Santorini has a number of spots where one can take magnificent pictures of the unique scenery the island offers. But perhaps the most outstanding is one offered at Imerovigli, at the highest spot of the rim of the caldera (300 meters high). Imerovigli which means day watch, is near Fira and a place which should not be missed while on Santorini. The castle of Scaros is worth a visit. When Venetian leader Marko Sanouthos conquered the island in 1207, he raised the flag on the castle. It was at this point that Thira became known as Santorini (Santa Irene). The castle guarded the western entrance to the island from attacks. The castle had two portions, one called Rocka and the other where Roman nobles and Catholic bishops had their residence. The castle was never defeated during the 600 years of existence. Because of its proximity with Fira, it is connected with a public road or by the old path, offering a tremendous views as you walk along the rim. It's only a 20-minute walk and one that must be on your itinerary. Taverns, restaurants, bars, hotels and rooms to rent are plentiful in Imerovigli.

A large village built on the center of the island with small picturesque streets and hills with windmills that add to the village's beauty. Emporio also had a fortified castle during the medieval years, vestiges of which are still visible. Here are two castles both built by the Venetians, Casteli and north of the village a strong, square building named Goulas, in which the village people protected themselves from the pirates. You can also visit the site of ancient Elefsina here.
A village only two kilometers east of Fira, with an interesting architecture and the three lovely churches worth visiting. Analipsis, in the center of the village, has the Italian ecclesiastical architecture style but as it transformed in the Cyclades islands and it resembles to the Cathedral of Fira. The other two, Eisodia tis Theotokou and Aghios Nikolaos are typically Santorinian. Karterados has a quiet black-sand beach that is the closest from Fira.
One of the most peaceful and traditional villages of Santorini, located about nine kilometers from Fira. The churches of Aghi Anargyri, Isodia tis Theotokou and Aghios Nikolaos Marmaritis on the road to Emborio are worth seeing.
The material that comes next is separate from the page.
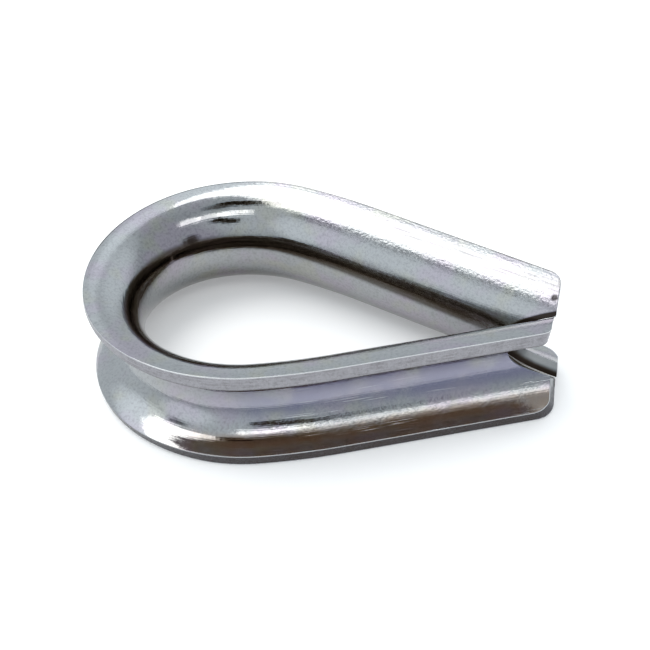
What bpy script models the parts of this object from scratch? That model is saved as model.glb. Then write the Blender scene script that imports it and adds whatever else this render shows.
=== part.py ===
"""Wire rope thimble: one pressed steel channel bent into a teardrop eye.

Metres, +Z up.  +X runs from the round crown to the open tip, +Z is across the
channel, and the part rests on the flat lands of its lower flange lips.
Only one half of the channel is described; the other half is its mirror image.
"""
import math

import bmesh
import bpy

NAME = "thimble_eye"
MM = 0.001

# Eye outline, measured on the surface that faces the eye.
CROWN_RADIUS = 17.4 * MM
CROWN_END_DEG = 117.0
SHOULDER_RADIUS = 21.8 * MM
SHOULDER_END_DEG = 76.0
BLEND_RADIUS = 107.0 * MM
LEG_DEG = 21.7

# Tip: the slot between the legs narrows outwards, and the flange ends lean.
FLANGE_REACH = 78.55 * MM
END_LEAN = 0.085
TIP_GAP = 1.8 * MM
GAP_CLOSES_AT = 4.3 * MM
TIP_CORNER_RADIUS = 2.0 * MM

# Channel section: a round back, then a flat land along each lip.
SHEET = 2.7 * MM
BACK_RADIUS = 11.46 * MM
BACK_HALF_DEG = 79.0
LAND_WIDTH = 1.35 * MM
EDGE_RADIUS = 0.12 * MM

# Drawing the flanges round the crown thins their lips and pulls them together.
CROWN_LIP_PULL = 1.15 * MM
CROWN_LIP_SHEET = 0.9 * MM

# Facets.
CROWN_STEPS = 12
SHOULDER_STEPS = 8
BLEND_STEPS = 3
LEG_STEPS = 5
BACK_STEPS = 8
EDGE_STEPS = 2
EDGE_ANGLE_DEG = 35.0
CORNER_TRIES = 8

ZINC_COLOR = (0.62, 0.64, 0.67, 1.0)
ZINC_ROUGHNESS = 0.28
ZINC_METALLIC = 1.0


def clear_scene():
    for old in list(bpy.data.objects):
        bpy.data.objects.remove(old, do_unlink=True)


def eye_outline():
    """Stations (x, y, nx, ny) from the crown to the end of the curved part."""
    arcs = (
        (CROWN_RADIUS, 180.0, CROWN_END_DEG, CROWN_STEPS),
        (SHOULDER_RADIUS, CROWN_END_DEG, SHOULDER_END_DEG, SHOULDER_STEPS),
        (BLEND_RADIUS, SHOULDER_END_DEG, 90.0 - LEG_DEG, BLEND_STEPS),
    )
    centre_x = CROWN_RADIUS
    centre_y = 0.0
    previous = CROWN_RADIUS
    stations = [(0.0, 0.0, -1.0, 0.0)]
    for radius, first, last, steps in arcs:
        start = math.radians(first)
        centre_x += (previous - radius) * math.cos(start)
        centre_y += (previous - radius) * math.sin(start)
        for step in range(1, steps + 1):
            angle = math.radians(first + (last - first) * step / steps)
            nx = math.cos(angle)
            ny = math.sin(angle)
            stations.append((centre_x + radius * nx, centre_y + radius * ny, nx, ny))
        previous = radius
    return stations


def tip_gap(out):
    """Gap between the legs at a distance out from the middle of the back."""
    return TIP_GAP * (1 - out / GAP_CLOSES_AT)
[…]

Aghios Nikolaos Marmaritis took the name Marmaritis because it is all made by marble-marmaro in Greek. The church kept its doric style of the fourth century untouched after it was converted to a christian one. Megalohori hosts the most vineyards of the island and is a traditional settlement with vaulted houses and stone-cobbled streets.
This village suffered greatly during the 1956 earthquake and many of its residents abandoned it to settle in the village of Kamari. However the village has made a comeback of late and is worth visiting for its traditional architecture. The most significant byzantine monument on the island, Panayia Episkopi is located here. This byzantine style church dedicated to the Assumption of the Virgin, was built in the end of the 11th century with all expenses paid by the byzantine emperor Alexios Komnenos. Nearby is the village of Exo Gonia, a small settlement built on the side of a mountain and featuring the church of Aghios Charalambos from where you can see the entire island. The church is adorned with wall-paintings by Christoforos Assimis.

A typical village about seven kilometers from Fira and near the airport. The village took its name from the rock named Monolithos on top of which St. George church is built. It has an organized black sand beach, crystal-clear sea and is an ideal spot for children.

Built at the feet of Profitis Ilias hill, this traditional settlement has three churches to see, Aghia Triada, Aghia Anna with the beautiful wood carved temple and Panaghia.

Located north of Fira, Firostefani offers stunning views to the volcano. It is build by the cliffs and features the churches of Aghios Charalambos and catholic Panaghia ton Aghion Theodoron that celebrates on August 15.

The east part of Fira hosts two wonderful mansions and the folklore museum where you can witness the daily activities of the past inhabitants of the island.

Peaceful and traditional, Vourvolos is an agricultural village and has quiet, lovely beaches with wonderful fish taverns.